By Bernard Hickey
Bank lending to farmers has fallen NZ$1.013 billion from its peak in September last year, Reserve Bank figures on sector credit for April show.
Fonterra is expected to pay out an extra NZ$2.2 billion to dairy farmers this year as a boom in commodity prices boosts farmer incomes, but doesn't necessarily boost farmer spending through the rural economy.
The government and many economists have expected much of the windfall gains from high commodity prices to help boost the economy generally over the next year to 18 months, but there are increasing signs that farmers are choosing to bank the receipts rather than spend it.
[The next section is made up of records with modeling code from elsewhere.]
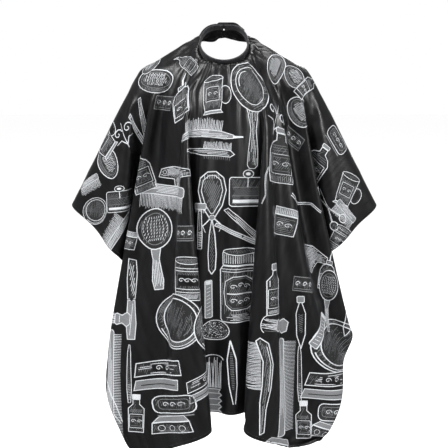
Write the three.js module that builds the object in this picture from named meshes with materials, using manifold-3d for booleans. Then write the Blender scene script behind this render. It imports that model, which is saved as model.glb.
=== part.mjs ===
// Barber cape: a draped cloth panel on an elastic neckband that closes at the nape with press studs.
// Millimetres, +Z up. The origin is the centre of the neck opening, and the cape's front faces -Y.
import * as THREE from 'three';
import { mergeVertices } from 'three/addons/utils/BufferGeometryUtils.js';
import Module from 'manifold-3d';

const wasm = await Module();
wasm.setup();

// ---- driving dimensions ----------------------------------------------------------------------

// Neck opening: an ellipse with a flat stretch at the nape, in a plane that dips towards the front.
const NECK_HALF_WIDTH = 61.5;
const NECK_HALF_DEPTH = 70;
const NAPE_HALF_FLAT = 20;
const NECK_TILT = THREE.MathUtils.degToRad(38);
const NECK_GAP = 3;

// Neckband: a sewn casing with a channel, and the elastic in it.
const BAND_HEIGHT = 17;
const BAND_THICKNESS = 4.4;
const CHANNEL_HEIGHT = 13;
const CHANNEL_THICKNESS = 1.8;
const ELASTIC_HEIGHT = 12;
const ELASTIC_THICKNESS = 1;
const ELASTIC_SETBACK = 2;

// Closing tabs: two folded strips that overlap at the nape.
const TAB_HEIGHT = 16;
const TAB_THICKNESS = 1.6;
const STUD_PITCH = 16;
const STUD_COUNT = 6;
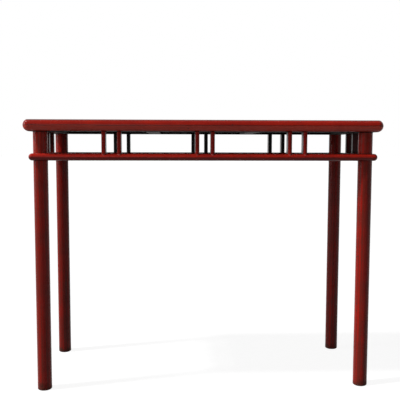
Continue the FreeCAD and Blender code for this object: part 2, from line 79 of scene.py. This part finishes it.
def coat(piece, main, *others):
    """Coat a piece all over, and again, in other colours, on the faces that look in given directions."""
    piece.data.materials.append(main)
    for number, (colour, directions) in enumerate(others, start=1):
        piece.data.materials.append(colour)
        for face in piece.data.polygons:
            if any(face.normal.dot(direction) > SQUARE_ON for direction in directions):
                face.material_index = number


def add_node(tree, kind, inputs=None, **settings):
    """Add a shader node, set it up, and feed its inputs with values or with other nodes' outputs."""
    node = tree.nodes.new(kind)
    for name, setting in settings.items():
        setattr(node, name, setting)
    for socket, source in (inputs or {}).items():
        if isinstance(source, bpy.types.NodeSocket):
            tree.links.new(source, node.inputs[socket])
        else:
            node.inputs[socket].default_value = source
    return node


def new_group(name, inputs, outputs):
    """Start a shader node group with named sockets, and give its tree, its input and output nodes."""
    tree = bpy.data.node_groups.new(name, "ShaderNodeTree")
    for direction, sockets in (("INPUT", inputs), ("OUTPUT", outputs)):
        for socket, kind in sockets.items():
            tree.interface.new_socket(socket, in_out=direction, socket_type=f"NodeSocket{kind}")
    return tree, tree.nodes.new("NodeGroupInput").outputs, tree.nodes.new("NodeGroupOutput").inputs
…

Many have long memories from 2009 and 2010 when banks enforced spending freezes or increased lending margins. Some are also wary of a rise in interest rates later this year and early next year.
There is also the prospect that banks may further increase lending costs for farmers and tighten credit because of changes to the 'capital overlay' rules for farm lending due to kick in next month. See our earlier article here on farm lending rules.
The sector credit figures showed agriculture lending falling to NZ$47.249 billion in April from NZ$47.480 billion in March and a peak of NZ$48.262 billion in September last year. It is down 0.1% from a year ago. This is the first ever annualised fall in farm lending since the series began in December 1990 when farm debt was NZ$5.07 billion.
Meanwhile, business lending rose to NZ$73.359 billion in April from NZ$73.091 billion in March.
It is up 1.0% from a year ago, the strongest annualised growth in business lending since July 2009.
Bank lending against housing rose to NZ$171.832 billion in April from NZ$171.588 billion in March, which represented a 1.4% rise from a year ago.
Consumer lending rose to NZ$11.891 billion from NZ$11.828 billion and is down 0.7% from a year ago. Total household lending at NZ$183.723 billion was up 1.2% from a year ago.
This means business lending rose NZ$268 million in April, household lending rose NZ$308 million and farm lending fell NZ$231 million during the month.